If one tries to reduce all these disparate reactions to a few common themes, a fairly coherent picture emerges. First, even allies increasingly no longer see the US as a “global public good” and more as a state that consistently capitalizes on its military, financial and technological superiority, expecting loyalty from partners in exchange for access to markets, security, or supply chains. In Australia this sparks a debate about the cost of alliance; in Turkey — a painful bargain between economic gains and strategic autonomy; in Russia — the conviction that dialogue is possible only from a position of strength.
Second, in all three countries the US is at once perceived as a threat and as a necessary partner. For Ankara, Washington is an authoritative NATO member and the largest trading counterparty, but also a state whose pressure forces distancing from Russia and maneuvering in sensitive issues such as Kurdish settlement or relations with Iran. For Moscow, the US is the main adversary setting the parameters of the arms race and sanctions, but without negotiating with it it is impossible to resolve the Ukrainian conflict or reduce tensions in Europe. For Canberra, the White House is the guarantor of regional security and a key investor in critical minerals, but also the author of tariff decisions that undermine the very idea of open trade.

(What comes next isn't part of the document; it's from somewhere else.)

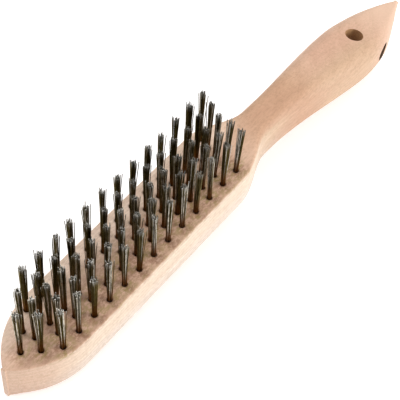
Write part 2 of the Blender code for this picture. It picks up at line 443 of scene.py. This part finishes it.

And finally, assessments of the US increasingly feature a motif of unpredictability. Military strikes, massive defense programs, sharp tariff moves and quick adjustments to sanctions policy create a sense of continual “compression” of time: Turkey must almost in real time rebuild trade chains and explain itself to neighbors, Russia must annually rewrite long‑term strategic forecasts, Australia must revise economic calculations according to Washington’s latest decisions. In this reality responses to the US are less determined by ideological sympathy or antipathy and more by cold calculation about how best to survive and preserve room for maneuver in a world where America remains the principal, but by no means uncontested, center of gravity.